The growing challenge of big data has led to an exponential growth in the number of people using data visualization techniques to make sense of the data. Recently, I came across an article in Gizmodo, on a collection of bad visualizations. In an effort to produce attractive infographics and diagrammatic representations of data, such data visualizations seem to be putting at risk, the belief in the value that they bring to big data analytics. The idea of analyzing different kinds of data to gain insight has been around for quite a while now and the logical conclusion would follow that the same holds good for data visualization. It is important to understand the goals of data visualization in order to deliver efficiently its potential value.
While the phrase data visualization might seem self-explanatory, I would like to stress that data visualization serves purposes greater than that which is implied eponymously. Classifying these under two broad categories, good data visualizations serve informatory needs and exploratory ambitions.
Informatory visualizations serve the purpose of reporting where one may measure some underlying drivers for example, customers, prospects, competitors, market opportunity etc over a period of time to identify how the enterprise is aligned. In other words, this helps in visualizing the what and when of the information, thereby conveying complex data in a visually engaging manner.
The exploratory visualizations, on the other hand, help to understand the how and why of the information. These visualizations help identify relationships, correlations, patterns and models in data that were previously unknown. They serve an investigative purpose that will help answer why a particular situation has occurred, predict the risks involved in taking measures to realign to a pre-defined path or go down a new path. By facilitating interaction and engagement through deeper visual drill-downs, it is possible to identify the threads that weave the data tapestry together.
Efficient data visualization is predicated on understanding the drivers that the data underpins. This requires knowledge of the context in which the data was collected and the audience that it is intended for. It is also important to ensure that the data quality and integrity are of acceptable standards before attempting to visualize it and draw meaning. Garbage in will only result in garbage out. Furthermore, while using narratives to illustrate a trend in data is good practice in informatory visualizations, they should be objective in nature so as to not influence the users interpretation. Jim Stikeleather in his article in the Harvard Business Review explains how comprehension by the user is heavily dependent on the semantics of the visualization. Designer bias that includes choice of colors, design elements, chart types, 2D or 3D effects influence the users interpretation and care must be taken to ensure that such features, which are independent of the data, do not compromise the story the data actually tells.

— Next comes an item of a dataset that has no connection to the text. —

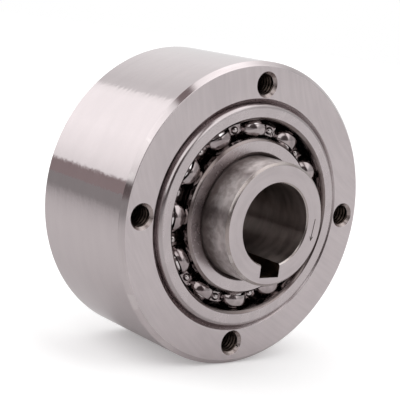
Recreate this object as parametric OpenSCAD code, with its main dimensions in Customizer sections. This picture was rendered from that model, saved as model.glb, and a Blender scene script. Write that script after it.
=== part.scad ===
// Freewheel clutch for a 20 mm shaft: a hub that drives one way and overruns the other.
// Sprung rollers sit on ramps cut in the hub, and a riveted-cage ball bearing at each end
// carries the outer ring. The axis lies along Y, the front faces -Y and Z is up.

/* [Outer ring] */
// Outside diameter
ring_d = 75; // [73:0.5:84]
// Width across the two flat faces
ring_w = 34; // [30:0.5:50]
// Chamfer on the outer rims
rim_chamfer = 1.15; // [0.4:0.05:2]
// Diameter of the hardened track that the rollers run on
track_d = 50; // [49:0.1:51.5]
// Chamfer at the mouth of each bearing seat
seat_chamfer = 1.2; // [0.4:0.05:1.25]

/* [Bolt holes] */
// How far the circle of tapped holes lies inside the middle of the ring's wall
bolt_shift = 0.5; // [0:0.1:0.6]
// Number of tapped holes, each right through the ring
bolt_n = 4; // [3:1:8]
// Drilled diameter under the thread
bolt_drill_d = 5; // [4:0.1:5.2]
// Diameter of the countersink at the face
bolt_sink_d = 6.4; // [5.8:0.1:6.5]

/* [Hub] */
// Shaft bore
bore_d = 20; // [15:0.5:21]
// Diameter where the bearings sit
hub_d = 30; // [28:0.5:32]
// Length over the two hub faces
hub_len = 54; // [50:0.5:80]
// Chamfer on the outer edge of each hub face
hub_chamfer = 0.6; // [0.2:0.05:1.2]
// Chamfer at the mouth of the shaft bore
bore_chamfer = 0.35; // [0.1:0.05:0.8]
// Width of the keyway
key_w = 6; // [4:0.5:8]
// Depth of the keyway floor beyond the bore
key_depth = 2.8; // [1.5:0.1:3.4]

/* [Direction arrow] */
// Distance of the arrow from the axis
arrow_r = 12.3; // [11.4:0.1:13.2]
// Length of the engraved arrow
arrow_len = 5.4; // [3:0.1:8]
// Width of the engraved line
arrow_line = 0.22; // [0.1:0.01:0.5]
// Depth of the engraving
arrow_depth = 0.12; // [0.05:0.01:0.3]

/* [Bearings] */
// Outside diameter of each bearing
bearing_d = 55; // [53:0.5:56]
// Width of each bearing
bearing_b = 9; // [8.4:0.1:9.4]
// How far each bearing stands proud of the ring's face
bearing_proud = 1.1; // [0.2:0.1:1.6]
// Corner radius on the bearing's outside and bore
bearing_corner = 0.9; // [0.3:0.05:1]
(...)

Edward Tufte created a formula to quantify a lie factor to show how misleading a graph could be under the influence of some these biases. It is calculated by dividing the size of the effect shown in the graphic by the size of the effect in the data.
Ultimately good data visualisation in the big data era should ensure that the story it presents enables insight driven action. Data visualisations that are created by adopting a clear design philosophy that incorporates the above guidelines will certainly succeed in providing insightful informatory and exploratory data visualisations that encourage action, thereby translating into greater return on investment.